What is expected:
Copy out every line containing the word "bends".
--- start Data to process ---
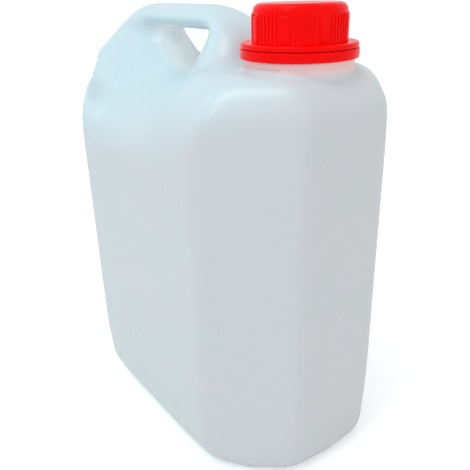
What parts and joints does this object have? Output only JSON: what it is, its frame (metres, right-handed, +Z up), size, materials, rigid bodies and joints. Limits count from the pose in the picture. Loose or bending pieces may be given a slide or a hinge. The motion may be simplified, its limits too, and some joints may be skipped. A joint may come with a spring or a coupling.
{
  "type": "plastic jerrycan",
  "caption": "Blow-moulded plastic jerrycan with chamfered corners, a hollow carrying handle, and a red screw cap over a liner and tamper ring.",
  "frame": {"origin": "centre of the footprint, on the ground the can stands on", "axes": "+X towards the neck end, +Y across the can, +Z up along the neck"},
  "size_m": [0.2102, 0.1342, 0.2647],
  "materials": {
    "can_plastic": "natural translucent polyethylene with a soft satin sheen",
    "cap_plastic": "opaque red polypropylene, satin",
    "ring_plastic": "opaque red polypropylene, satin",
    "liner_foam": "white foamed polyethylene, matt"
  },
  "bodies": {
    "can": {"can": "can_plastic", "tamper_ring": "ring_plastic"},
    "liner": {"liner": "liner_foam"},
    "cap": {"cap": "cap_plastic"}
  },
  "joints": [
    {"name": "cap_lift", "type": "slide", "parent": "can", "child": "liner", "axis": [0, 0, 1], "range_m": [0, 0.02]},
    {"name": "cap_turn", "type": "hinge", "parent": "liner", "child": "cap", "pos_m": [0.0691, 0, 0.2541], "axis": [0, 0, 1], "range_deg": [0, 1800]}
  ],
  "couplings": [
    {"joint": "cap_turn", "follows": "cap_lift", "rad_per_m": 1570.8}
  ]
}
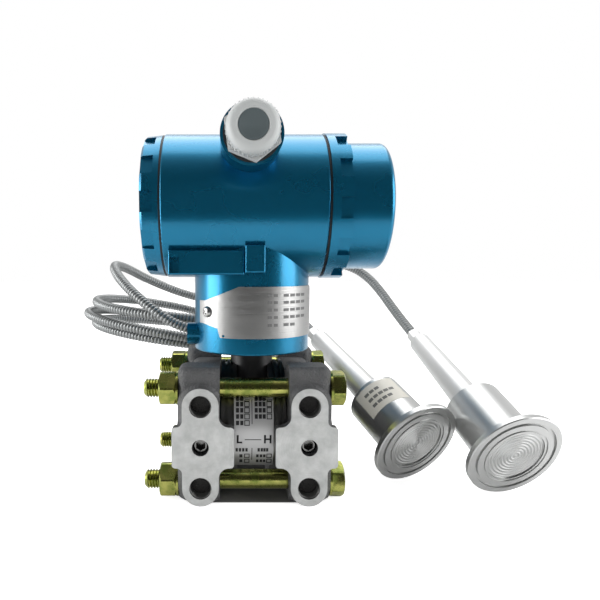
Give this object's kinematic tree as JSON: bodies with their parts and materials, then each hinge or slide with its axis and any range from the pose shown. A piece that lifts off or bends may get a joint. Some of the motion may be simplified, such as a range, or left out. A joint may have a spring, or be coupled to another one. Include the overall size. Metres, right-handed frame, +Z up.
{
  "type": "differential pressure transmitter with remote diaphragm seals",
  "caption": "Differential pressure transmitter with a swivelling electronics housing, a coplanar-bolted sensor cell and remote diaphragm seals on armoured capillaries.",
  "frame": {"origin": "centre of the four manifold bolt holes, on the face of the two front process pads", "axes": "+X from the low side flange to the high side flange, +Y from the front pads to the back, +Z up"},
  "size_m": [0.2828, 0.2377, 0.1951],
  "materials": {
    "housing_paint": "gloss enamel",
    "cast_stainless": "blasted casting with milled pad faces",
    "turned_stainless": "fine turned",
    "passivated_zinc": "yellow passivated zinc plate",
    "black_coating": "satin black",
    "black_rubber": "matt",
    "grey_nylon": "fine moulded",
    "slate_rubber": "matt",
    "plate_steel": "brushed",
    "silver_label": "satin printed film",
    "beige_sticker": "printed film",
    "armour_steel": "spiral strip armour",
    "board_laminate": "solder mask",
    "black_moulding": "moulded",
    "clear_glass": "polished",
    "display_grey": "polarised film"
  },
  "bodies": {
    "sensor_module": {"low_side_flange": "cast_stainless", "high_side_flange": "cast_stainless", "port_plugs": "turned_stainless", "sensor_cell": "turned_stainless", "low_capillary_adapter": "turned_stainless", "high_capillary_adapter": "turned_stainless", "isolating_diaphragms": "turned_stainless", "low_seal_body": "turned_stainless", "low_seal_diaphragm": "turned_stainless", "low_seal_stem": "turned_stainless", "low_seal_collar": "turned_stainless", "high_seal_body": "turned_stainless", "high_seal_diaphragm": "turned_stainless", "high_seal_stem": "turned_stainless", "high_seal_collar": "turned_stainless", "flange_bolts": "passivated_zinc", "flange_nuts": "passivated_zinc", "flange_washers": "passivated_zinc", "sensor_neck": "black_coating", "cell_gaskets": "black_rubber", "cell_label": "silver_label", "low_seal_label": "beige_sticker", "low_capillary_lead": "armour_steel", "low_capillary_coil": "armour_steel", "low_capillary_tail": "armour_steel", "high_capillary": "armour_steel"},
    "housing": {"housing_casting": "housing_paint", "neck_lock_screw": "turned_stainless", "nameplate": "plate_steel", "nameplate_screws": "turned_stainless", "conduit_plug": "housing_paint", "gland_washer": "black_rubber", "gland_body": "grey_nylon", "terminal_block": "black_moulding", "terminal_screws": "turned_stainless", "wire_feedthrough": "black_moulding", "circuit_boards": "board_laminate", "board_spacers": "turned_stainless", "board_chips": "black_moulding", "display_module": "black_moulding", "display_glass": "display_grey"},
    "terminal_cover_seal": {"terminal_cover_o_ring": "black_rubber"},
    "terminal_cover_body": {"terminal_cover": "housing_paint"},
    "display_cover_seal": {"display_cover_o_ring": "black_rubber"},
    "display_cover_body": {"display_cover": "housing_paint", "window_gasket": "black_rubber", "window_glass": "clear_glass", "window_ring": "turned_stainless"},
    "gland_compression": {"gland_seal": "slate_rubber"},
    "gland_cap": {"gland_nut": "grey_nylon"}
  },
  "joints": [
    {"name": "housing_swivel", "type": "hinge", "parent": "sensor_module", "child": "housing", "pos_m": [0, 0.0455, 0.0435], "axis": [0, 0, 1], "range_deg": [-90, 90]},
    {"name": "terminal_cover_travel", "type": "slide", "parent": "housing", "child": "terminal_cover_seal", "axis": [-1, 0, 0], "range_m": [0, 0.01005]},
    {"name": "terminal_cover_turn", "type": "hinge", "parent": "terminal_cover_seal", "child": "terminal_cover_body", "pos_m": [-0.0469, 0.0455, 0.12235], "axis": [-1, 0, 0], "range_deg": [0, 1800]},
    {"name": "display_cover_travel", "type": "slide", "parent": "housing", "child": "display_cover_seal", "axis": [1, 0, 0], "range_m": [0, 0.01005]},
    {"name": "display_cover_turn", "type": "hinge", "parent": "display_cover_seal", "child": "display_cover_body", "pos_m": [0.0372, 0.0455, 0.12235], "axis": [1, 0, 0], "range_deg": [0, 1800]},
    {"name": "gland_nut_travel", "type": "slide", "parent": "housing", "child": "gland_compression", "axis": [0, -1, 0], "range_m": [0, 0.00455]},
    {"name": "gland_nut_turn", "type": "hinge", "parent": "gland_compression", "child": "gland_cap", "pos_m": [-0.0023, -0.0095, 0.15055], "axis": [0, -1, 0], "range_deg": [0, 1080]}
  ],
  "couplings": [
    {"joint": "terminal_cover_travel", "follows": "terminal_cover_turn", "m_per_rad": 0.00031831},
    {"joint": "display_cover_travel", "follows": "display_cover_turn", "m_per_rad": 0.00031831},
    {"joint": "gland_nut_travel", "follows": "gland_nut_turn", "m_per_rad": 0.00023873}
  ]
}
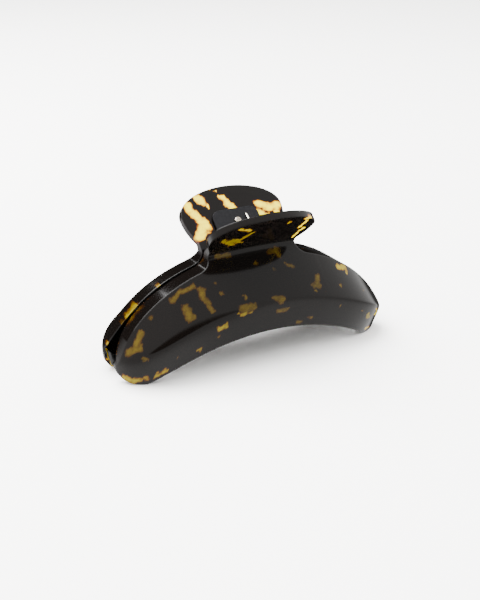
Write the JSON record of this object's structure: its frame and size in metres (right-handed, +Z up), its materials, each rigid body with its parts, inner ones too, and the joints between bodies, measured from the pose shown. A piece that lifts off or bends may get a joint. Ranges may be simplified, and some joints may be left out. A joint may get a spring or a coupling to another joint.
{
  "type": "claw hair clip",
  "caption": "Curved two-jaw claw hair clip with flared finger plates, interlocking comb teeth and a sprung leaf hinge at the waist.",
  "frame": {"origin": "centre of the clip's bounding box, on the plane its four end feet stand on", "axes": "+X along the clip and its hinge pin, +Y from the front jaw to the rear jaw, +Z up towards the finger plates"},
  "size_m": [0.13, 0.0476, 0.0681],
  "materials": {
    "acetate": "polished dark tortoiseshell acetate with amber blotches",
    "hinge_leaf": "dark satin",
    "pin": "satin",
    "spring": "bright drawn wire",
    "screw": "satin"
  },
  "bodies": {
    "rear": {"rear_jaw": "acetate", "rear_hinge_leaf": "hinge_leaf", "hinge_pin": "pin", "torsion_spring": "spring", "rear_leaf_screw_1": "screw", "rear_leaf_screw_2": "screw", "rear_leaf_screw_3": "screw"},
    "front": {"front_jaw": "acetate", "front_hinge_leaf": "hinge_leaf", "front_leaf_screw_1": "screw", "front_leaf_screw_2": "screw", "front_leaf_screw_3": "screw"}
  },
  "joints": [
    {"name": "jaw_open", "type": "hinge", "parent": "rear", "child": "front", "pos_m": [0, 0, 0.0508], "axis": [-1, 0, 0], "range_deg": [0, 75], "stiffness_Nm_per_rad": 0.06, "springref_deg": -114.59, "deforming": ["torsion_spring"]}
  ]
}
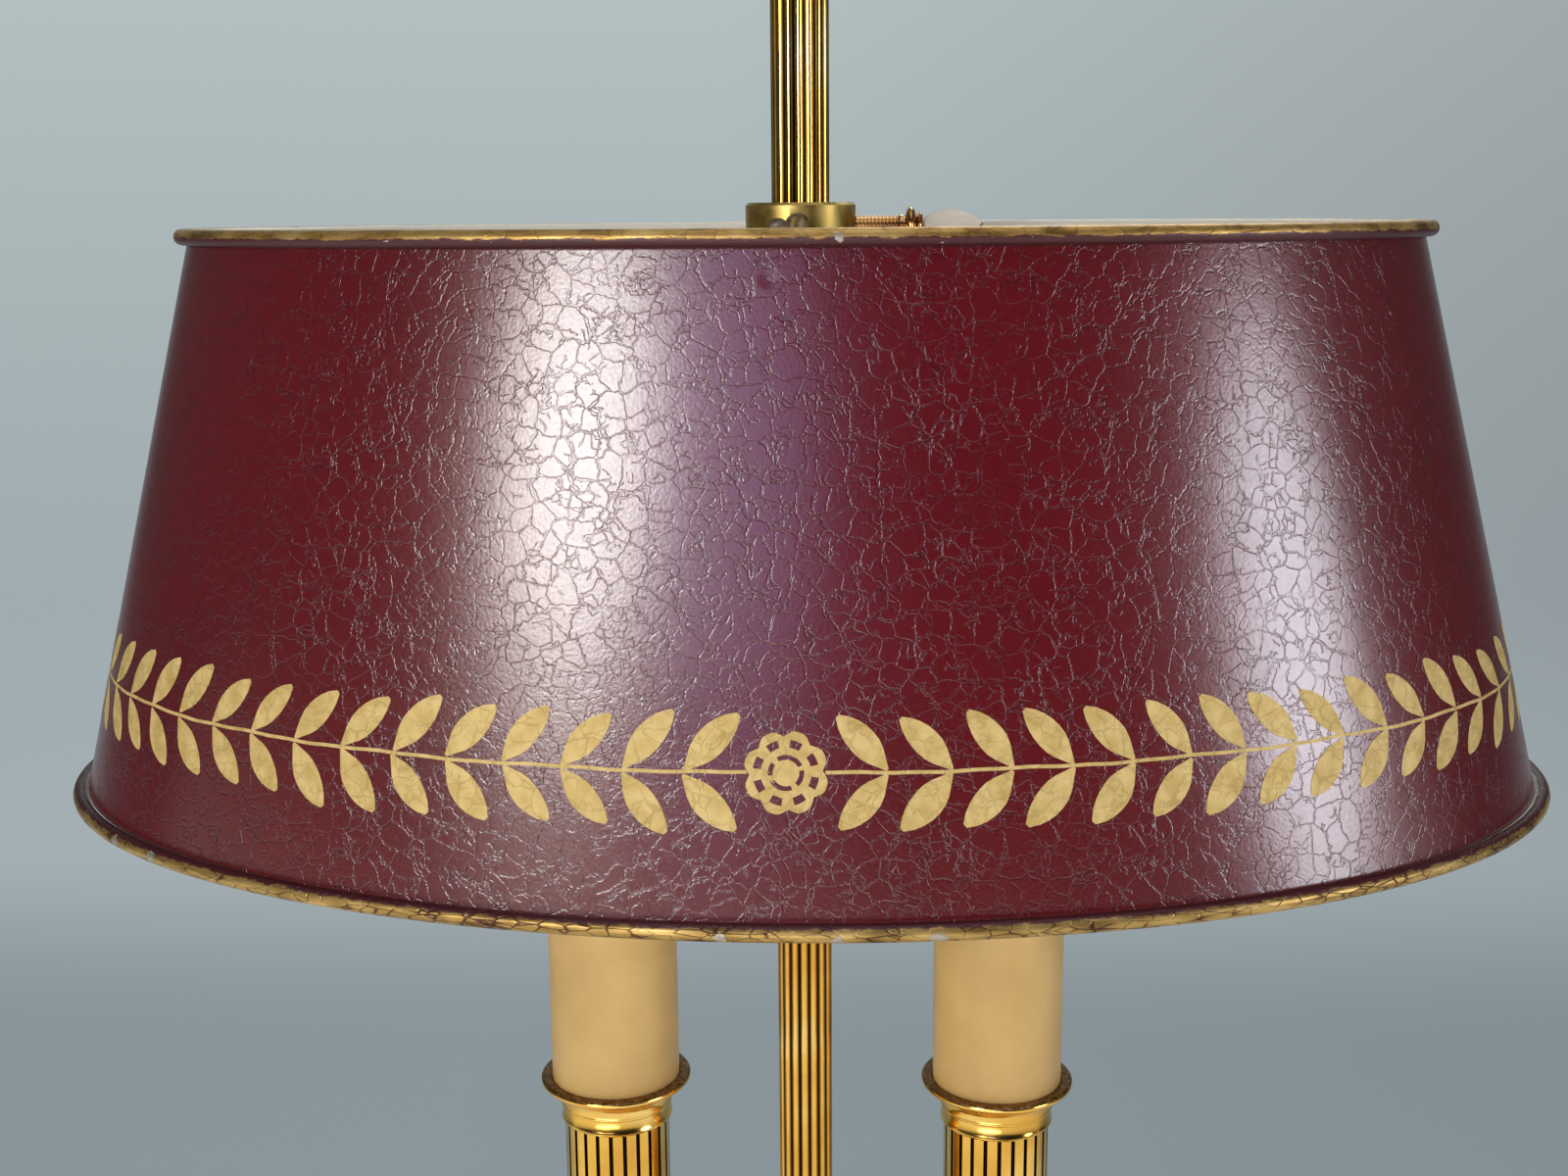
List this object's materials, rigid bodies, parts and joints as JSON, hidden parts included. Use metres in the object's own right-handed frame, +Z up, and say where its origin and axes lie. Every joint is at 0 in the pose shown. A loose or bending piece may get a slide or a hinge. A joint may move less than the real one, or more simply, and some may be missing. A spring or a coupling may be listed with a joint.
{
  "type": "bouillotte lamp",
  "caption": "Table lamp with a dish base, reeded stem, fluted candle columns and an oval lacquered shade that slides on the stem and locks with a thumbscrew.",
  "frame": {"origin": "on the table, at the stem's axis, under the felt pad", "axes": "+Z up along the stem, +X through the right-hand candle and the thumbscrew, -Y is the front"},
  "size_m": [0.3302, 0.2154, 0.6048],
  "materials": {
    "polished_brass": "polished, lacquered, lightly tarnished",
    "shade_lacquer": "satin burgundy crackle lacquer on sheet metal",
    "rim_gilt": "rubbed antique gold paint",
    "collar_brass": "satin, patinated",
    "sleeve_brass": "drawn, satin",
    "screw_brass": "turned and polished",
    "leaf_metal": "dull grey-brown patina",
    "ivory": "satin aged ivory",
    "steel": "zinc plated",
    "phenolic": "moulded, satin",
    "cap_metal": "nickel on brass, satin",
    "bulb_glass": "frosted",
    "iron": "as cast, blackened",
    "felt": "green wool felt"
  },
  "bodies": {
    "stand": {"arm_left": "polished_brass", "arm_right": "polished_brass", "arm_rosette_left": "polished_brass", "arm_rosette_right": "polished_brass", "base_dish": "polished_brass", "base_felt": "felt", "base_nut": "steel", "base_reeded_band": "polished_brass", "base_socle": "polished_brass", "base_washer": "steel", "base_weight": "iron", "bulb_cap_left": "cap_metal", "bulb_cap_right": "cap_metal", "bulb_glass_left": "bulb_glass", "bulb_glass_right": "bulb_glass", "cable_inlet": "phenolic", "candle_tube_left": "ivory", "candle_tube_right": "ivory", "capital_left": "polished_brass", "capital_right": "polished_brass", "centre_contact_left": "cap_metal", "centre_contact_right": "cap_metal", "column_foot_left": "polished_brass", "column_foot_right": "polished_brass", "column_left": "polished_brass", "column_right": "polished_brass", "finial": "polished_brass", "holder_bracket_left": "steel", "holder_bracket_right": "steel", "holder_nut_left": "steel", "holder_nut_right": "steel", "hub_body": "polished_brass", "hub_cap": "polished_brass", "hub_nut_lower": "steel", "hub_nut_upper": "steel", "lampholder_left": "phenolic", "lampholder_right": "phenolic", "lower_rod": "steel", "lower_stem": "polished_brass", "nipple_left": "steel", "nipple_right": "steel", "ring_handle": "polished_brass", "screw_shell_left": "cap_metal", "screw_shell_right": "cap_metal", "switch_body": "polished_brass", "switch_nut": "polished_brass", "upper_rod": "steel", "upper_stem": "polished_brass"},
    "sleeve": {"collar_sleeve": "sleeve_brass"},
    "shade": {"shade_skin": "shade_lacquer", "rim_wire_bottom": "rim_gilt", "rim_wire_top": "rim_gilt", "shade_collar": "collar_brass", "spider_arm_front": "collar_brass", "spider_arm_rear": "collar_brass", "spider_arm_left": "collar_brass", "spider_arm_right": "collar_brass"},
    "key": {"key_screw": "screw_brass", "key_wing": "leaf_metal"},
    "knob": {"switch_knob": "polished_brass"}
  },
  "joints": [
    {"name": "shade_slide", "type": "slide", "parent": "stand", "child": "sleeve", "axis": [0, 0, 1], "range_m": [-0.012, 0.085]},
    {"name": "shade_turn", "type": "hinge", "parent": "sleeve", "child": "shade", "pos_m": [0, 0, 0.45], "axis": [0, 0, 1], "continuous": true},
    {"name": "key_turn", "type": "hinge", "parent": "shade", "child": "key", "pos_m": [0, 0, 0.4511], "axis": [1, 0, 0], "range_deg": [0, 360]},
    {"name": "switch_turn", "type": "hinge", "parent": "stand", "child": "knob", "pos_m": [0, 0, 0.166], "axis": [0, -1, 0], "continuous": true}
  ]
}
--- end Data to process ---
Reply to the task:
Give this object's kinematic tree as JSON: bodies with their parts and materials, then each hinge or slide with its axis and any range from the pose shown. A piece that lifts off or bends may get a joint. Some of the motion may be simplified, such as a range, or left out. A joint may have a spring, or be coupled to another one. Include the overall size. Metres, right-handed frame, +Z up.
Write the JSON record of this object's structure: its frame and size in metres (right-handed, +Z up), its materials, each rigid body with its parts, inner ones too, and the joints between bodies, measured from the pose shown. A piece that lifts off or bends may get a joint. Ranges may be simplified, and some joints may be left out. A joint may get a spring or a coupling to another joint.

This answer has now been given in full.